WRITTEN PROBLEM:
Write out the listing in full, matching it word for word.

RECORDED INFORMATION:
━━━━
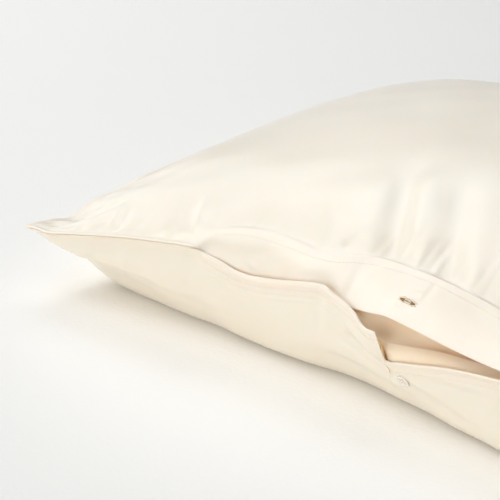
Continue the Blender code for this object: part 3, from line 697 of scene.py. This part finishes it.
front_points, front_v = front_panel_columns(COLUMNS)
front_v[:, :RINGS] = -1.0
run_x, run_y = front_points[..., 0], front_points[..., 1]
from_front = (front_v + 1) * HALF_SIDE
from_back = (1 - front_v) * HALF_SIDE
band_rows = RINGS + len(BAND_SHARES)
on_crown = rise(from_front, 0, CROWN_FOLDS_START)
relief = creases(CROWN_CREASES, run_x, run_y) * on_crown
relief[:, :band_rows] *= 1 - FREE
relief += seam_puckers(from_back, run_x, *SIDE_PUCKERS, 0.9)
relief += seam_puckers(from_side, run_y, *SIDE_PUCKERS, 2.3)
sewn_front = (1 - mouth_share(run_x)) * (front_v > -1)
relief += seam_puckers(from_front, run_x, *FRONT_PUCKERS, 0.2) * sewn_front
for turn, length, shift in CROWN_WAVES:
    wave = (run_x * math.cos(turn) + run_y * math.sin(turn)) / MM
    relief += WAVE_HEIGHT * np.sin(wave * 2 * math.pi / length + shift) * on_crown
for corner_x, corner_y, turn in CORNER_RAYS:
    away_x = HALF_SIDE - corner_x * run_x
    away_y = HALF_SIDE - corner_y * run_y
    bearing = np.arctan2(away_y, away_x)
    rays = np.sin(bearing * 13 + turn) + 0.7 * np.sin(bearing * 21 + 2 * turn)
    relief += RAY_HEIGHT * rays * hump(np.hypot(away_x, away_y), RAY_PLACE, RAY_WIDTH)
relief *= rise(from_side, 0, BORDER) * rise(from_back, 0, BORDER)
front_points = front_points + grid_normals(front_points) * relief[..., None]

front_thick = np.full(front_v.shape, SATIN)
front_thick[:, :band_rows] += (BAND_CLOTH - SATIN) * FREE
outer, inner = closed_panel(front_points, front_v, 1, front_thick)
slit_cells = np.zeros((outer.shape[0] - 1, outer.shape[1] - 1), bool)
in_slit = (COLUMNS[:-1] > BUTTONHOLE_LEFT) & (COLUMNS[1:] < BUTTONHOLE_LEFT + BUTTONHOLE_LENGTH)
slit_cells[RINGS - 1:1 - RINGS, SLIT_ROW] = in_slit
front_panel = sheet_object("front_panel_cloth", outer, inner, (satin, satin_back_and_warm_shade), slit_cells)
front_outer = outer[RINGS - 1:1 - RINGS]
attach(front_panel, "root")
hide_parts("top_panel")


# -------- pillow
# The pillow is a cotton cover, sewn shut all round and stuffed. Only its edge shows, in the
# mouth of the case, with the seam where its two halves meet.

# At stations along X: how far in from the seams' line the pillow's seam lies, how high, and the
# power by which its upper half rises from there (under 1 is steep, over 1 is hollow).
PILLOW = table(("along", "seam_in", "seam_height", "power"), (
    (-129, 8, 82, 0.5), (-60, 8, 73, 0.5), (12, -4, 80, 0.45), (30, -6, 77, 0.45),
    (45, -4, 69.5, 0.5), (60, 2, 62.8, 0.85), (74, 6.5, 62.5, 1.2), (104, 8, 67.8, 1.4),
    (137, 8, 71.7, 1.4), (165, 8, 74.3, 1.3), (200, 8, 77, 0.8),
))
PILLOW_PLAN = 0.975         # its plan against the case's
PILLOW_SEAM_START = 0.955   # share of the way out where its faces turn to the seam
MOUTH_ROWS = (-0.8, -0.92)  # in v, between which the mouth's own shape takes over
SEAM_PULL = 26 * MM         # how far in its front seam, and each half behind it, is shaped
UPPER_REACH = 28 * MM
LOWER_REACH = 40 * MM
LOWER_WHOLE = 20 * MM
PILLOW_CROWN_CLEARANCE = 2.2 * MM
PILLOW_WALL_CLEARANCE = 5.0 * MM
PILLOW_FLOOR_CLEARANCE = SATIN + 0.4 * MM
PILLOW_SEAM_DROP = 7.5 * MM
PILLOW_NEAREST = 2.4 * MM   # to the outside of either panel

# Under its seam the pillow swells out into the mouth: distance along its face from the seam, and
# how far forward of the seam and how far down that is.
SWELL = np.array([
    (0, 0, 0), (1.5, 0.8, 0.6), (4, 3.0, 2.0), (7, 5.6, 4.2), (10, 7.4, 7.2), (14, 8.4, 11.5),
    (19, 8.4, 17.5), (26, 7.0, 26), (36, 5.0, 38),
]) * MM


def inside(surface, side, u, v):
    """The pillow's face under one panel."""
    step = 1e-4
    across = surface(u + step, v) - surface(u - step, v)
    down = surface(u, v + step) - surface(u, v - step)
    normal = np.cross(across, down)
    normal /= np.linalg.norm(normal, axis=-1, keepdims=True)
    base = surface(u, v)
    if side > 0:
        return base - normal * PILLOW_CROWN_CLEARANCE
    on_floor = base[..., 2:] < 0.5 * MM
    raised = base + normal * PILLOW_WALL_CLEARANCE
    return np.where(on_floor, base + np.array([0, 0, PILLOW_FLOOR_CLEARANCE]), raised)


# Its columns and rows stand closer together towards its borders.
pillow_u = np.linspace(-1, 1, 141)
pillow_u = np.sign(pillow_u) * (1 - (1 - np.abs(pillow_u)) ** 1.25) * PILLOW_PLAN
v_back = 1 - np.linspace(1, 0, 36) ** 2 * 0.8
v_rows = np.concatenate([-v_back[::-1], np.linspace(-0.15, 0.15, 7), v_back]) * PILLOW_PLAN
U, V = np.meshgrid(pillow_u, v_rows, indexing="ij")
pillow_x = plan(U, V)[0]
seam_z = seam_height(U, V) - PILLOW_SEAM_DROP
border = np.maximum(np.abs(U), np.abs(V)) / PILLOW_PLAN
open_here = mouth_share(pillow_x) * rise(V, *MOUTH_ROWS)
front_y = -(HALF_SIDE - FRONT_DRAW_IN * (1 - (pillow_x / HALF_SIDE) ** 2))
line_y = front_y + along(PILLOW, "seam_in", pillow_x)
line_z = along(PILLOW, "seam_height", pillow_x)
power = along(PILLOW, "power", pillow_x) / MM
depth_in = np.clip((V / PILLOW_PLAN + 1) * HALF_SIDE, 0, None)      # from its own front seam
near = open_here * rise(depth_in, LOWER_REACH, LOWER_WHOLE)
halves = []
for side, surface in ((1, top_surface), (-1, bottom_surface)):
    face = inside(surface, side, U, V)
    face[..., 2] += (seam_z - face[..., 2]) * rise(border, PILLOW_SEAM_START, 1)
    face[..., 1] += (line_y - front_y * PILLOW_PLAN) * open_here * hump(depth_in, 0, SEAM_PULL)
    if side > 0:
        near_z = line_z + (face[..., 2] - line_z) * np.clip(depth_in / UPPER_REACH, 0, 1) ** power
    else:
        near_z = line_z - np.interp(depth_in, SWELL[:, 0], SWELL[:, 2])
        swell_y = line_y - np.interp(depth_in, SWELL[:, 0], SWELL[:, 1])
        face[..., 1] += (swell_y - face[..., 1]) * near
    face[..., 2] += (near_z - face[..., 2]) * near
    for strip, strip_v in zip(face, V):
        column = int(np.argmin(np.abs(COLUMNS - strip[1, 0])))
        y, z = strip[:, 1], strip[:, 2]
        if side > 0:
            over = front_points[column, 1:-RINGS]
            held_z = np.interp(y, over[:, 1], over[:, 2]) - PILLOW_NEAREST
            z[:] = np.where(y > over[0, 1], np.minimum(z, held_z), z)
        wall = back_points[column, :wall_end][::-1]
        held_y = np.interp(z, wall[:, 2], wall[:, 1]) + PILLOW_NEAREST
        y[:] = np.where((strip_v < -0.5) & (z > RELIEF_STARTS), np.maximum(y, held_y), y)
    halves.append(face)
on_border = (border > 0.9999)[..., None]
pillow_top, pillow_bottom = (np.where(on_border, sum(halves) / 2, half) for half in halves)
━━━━
PROBLEM SOLUTION:
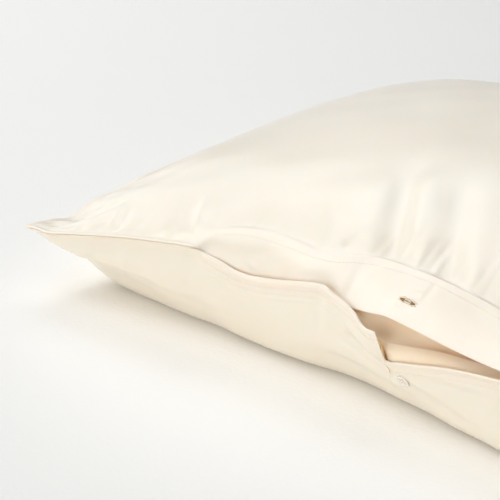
Continue the Blender code for this object: part 3, from line 697 of scene.py. This part finishes it.
front_points, front_v = front_panel_columns(COLUMNS)
front_v[:, :RINGS] = -1.0
run_x, run_y = front_points[..., 0], front_points[..., 1]
from_front = (front_v + 1) * HALF_SIDE
from_back = (1 - front_v) * HALF_SIDE
band_rows = RINGS + len(BAND_SHARES)
on_crown = rise(from_front, 0, CROWN_FOLDS_START)
relief = creases(CROWN_CREASES, run_x, run_y) * on_crown
relief[:, :band_rows] *= 1 - FREE
relief += seam_puckers(from_back, run_x, *SIDE_PUCKERS, 0.9)
relief += seam_puckers(from_side, run_y, *SIDE_PUCKERS, 2.3)
sewn_front = (1 - mouth_share(run_x)) * (front_v > -1)
relief += seam_puckers(from_front, run_x, *FRONT_PUCKERS, 0.2) * sewn_front
for turn, length, shift in CROWN_WAVES:
    wave = (run_x * math.cos(turn) + run_y * math.sin(turn)) / MM
    relief += WAVE_HEIGHT * np.sin(wave * 2 * math.pi / length + shift) * on_crown
for corner_x, corner_y, turn in CORNER_RAYS:
    away_x = HALF_SIDE - corner_x * run_x
    away_y = HALF_SIDE - corner_y * run_y
    bearing = np.arctan2(away_y, away_x)
    rays = np.sin(bearing * 13 + turn) + 0.7 * np.sin(bearing * 21 + 2 * turn)
    relief += RAY_HEIGHT * rays * hump(np.hypot(away_x, away_y), RAY_PLACE, RAY_WIDTH)
relief *= rise(from_side, 0, BORDER) * rise(from_back, 0, BORDER)
front_points = front_points + grid_normals(front_points) * relief[..., None]

front_thick = np.full(front_v.shape, SATIN)
front_thick[:, :band_rows] += (BAND_CLOTH - SATIN) * FREE
outer, inner = closed_panel(front_points, front_v, 1, front_thick)
slit_cells = np.zeros((outer.shape[0] - 1, outer.shape[1] - 1), bool)
in_slit = (COLUMNS[:-1] > BUTTONHOLE_LEFT) & (COLUMNS[1:] < BUTTONHOLE_LEFT + BUTTONHOLE_LENGTH)
slit_cells[RINGS - 1:1 - RINGS, SLIT_ROW] = in_slit
front_panel = sheet_object("front_panel_cloth", outer, inner, (satin, satin_back_and_warm_shade), slit_cells)
front_outer = outer[RINGS - 1:1 - RINGS]
attach(front_panel, "root")
hide_parts("top_panel")


# -------- pillow
# The pillow is a cotton cover, sewn shut all round and stuffed. Only its edge shows, in the
# mouth of the case, with the seam where its two halves meet.

# At stations along X: how far in from the seams' line the pillow's seam lies, how high, and the
# power by which its upper half rises from there (under 1 is steep, over 1 is hollow).
PILLOW = table(("along", "seam_in", "seam_height", "power"), (
    (-129, 8, 82, 0.5), (-60, 8, 73, 0.5), (12, -4, 80, 0.45), (30, -6, 77, 0.45),
    (45, -4, 69.5, 0.5), (60, 2, 62.8, 0.85), (74, 6.5, 62.5, 1.2), (104, 8, 67.8, 1.4),
    (137, 8, 71.7, 1.4), (165, 8, 74.3, 1.3), (200, 8, 77, 0.8),
))
PILLOW_PLAN = 0.975         # its plan against the case's
PILLOW_SEAM_START = 0.955   # share of the way out where its faces turn to the seam
MOUTH_ROWS = (-0.8, -0.92)  # in v, between which the mouth's own shape takes over
SEAM_PULL = 26 * MM         # how far in its front seam, and each half behind it, is shaped
UPPER_REACH = 28 * MM
LOWER_REACH = 40 * MM
LOWER_WHOLE = 20 * MM
PILLOW_CROWN_CLEARANCE = 2.2 * MM
PILLOW_WALL_CLEARANCE = 5.0 * MM
PILLOW_FLOOR_CLEARANCE = SATIN + 0.4 * MM
PILLOW_SEAM_DROP = 7.5 * MM
PILLOW_NEAREST = 2.4 * MM   # to the outside of either panel

# Under its seam the pillow swells out into the mouth: distance along its face from the seam, and
# how far forward of the seam and how far down that is.
SWELL = np.array([
    (0, 0, 0), (1.5, 0.8, 0.6), (4, 3.0, 2.0), (7, 5.6, 4.2), (10, 7.4, 7.2), (14, 8.4, 11.5),
    (19, 8.4, 17.5), (26, 7.0, 26), (36, 5.0, 38),
]) * MM


def inside(surface, side, u, v):
    """The pillow's face under one panel."""
    step = 1e-4
    across = surface(u + step, v) - surface(u - step, v)
    down = surface(u, v + step) - surface(u, v - step)
    normal = np.cross(across, down)
    normal /= np.linalg.norm(normal, axis=-1, keepdims=True)
    base = surface(u, v)
    if side > 0:
        return base - normal * PILLOW_CROWN_CLEARANCE
    on_floor = base[..., 2:] < 0.5 * MM
    raised = base + normal * PILLOW_WALL_CLEARANCE
    return np.where(on_floor, base + np.array([0, 0, PILLOW_FLOOR_CLEARANCE]), raised)


# Its columns and rows stand closer together towards its borders.
pillow_u = np.linspace(-1, 1, 141)
pillow_u = np.sign(pillow_u) * (1 - (1 - np.abs(pillow_u)) ** 1.25) * PILLOW_PLAN
v_back = 1 - np.linspace(1, 0, 36) ** 2 * 0.8
v_rows = np.concatenate([-v_back[::-1], np.linspace(-0.15, 0.15, 7), v_back]) * PILLOW_PLAN
U, V = np.meshgrid(pillow_u, v_rows, indexing="ij")
pillow_x = plan(U, V)[0]
seam_z = seam_height(U, V) - PILLOW_SEAM_DROP
border = np.maximum(np.abs(U), np.abs(V)) / PILLOW_PLAN
open_here = mouth_share(pillow_x) * rise(V, *MOUTH_ROWS)
front_y = -(HALF_SIDE - FRONT_DRAW_IN * (1 - (pillow_x / HALF_SIDE) ** 2))
line_y = front_y + along(PILLOW, "seam_in", pillow_x)
line_z = along(PILLOW, "seam_height", pillow_x)
power = along(PILLOW, "power", pillow_x) / MM
depth_in = np.clip((V / PILLOW_PLAN + 1) * HALF_SIDE, 0, None)      # from its own front seam
near = open_here * rise(depth_in, LOWER_REACH, LOWER_WHOLE)
halves = []
for side, surface in ((1, top_surface), (-1, bottom_surface)):
    face = inside(surface, side, U, V)
    face[..., 2] += (seam_z - face[..., 2]) * rise(border, PILLOW_SEAM_START, 1)
    face[..., 1] += (line_y - front_y * PILLOW_PLAN) * open_here * hump(depth_in, 0, SEAM_PULL)
    if side > 0:
        near_z = line_z + (face[..., 2] - line_z) * np.clip(depth_in / UPPER_REACH, 0, 1) ** power
    else:
        near_z = line_z - np.interp(depth_in, SWELL[:, 0], SWELL[:, 2])
        swell_y = line_y - np.interp(depth_in, SWELL[:, 0], SWELL[:, 1])
        face[..., 1] += (swell_y - face[..., 1]) * near
    face[..., 2] += (near_z - face[..., 2]) * near
    for strip, strip_v in zip(face, V):
        column = int(np.argmin(np.abs(COLUMNS - strip[1, 0])))
        y, z = strip[:, 1], strip[:, 2]
        if side > 0:
            over = front_points[column, 1:-RINGS]
            held_z = np.interp(y, over[:, 1], over[:, 2]) - PILLOW_NEAREST
            z[:] = np.where(y > over[0, 1], np.minimum(z, held_z), z)
        wall = back_points[column, :wall_end][::-1]
        held_y = np.interp(z, wall[:, 2], wall[:, 1]) + PILLOW_NEAREST
        y[:] = np.where((strip_v < -0.5) & (z > RELIEF_STARTS), np.maximum(y, held_y), y)
    halves.append(face)
on_border = (border > 0.9999)[..., None]
pillow_top, pillow_bottom = (np.where(on_border, sum(halves) / 2, half) for half in halves)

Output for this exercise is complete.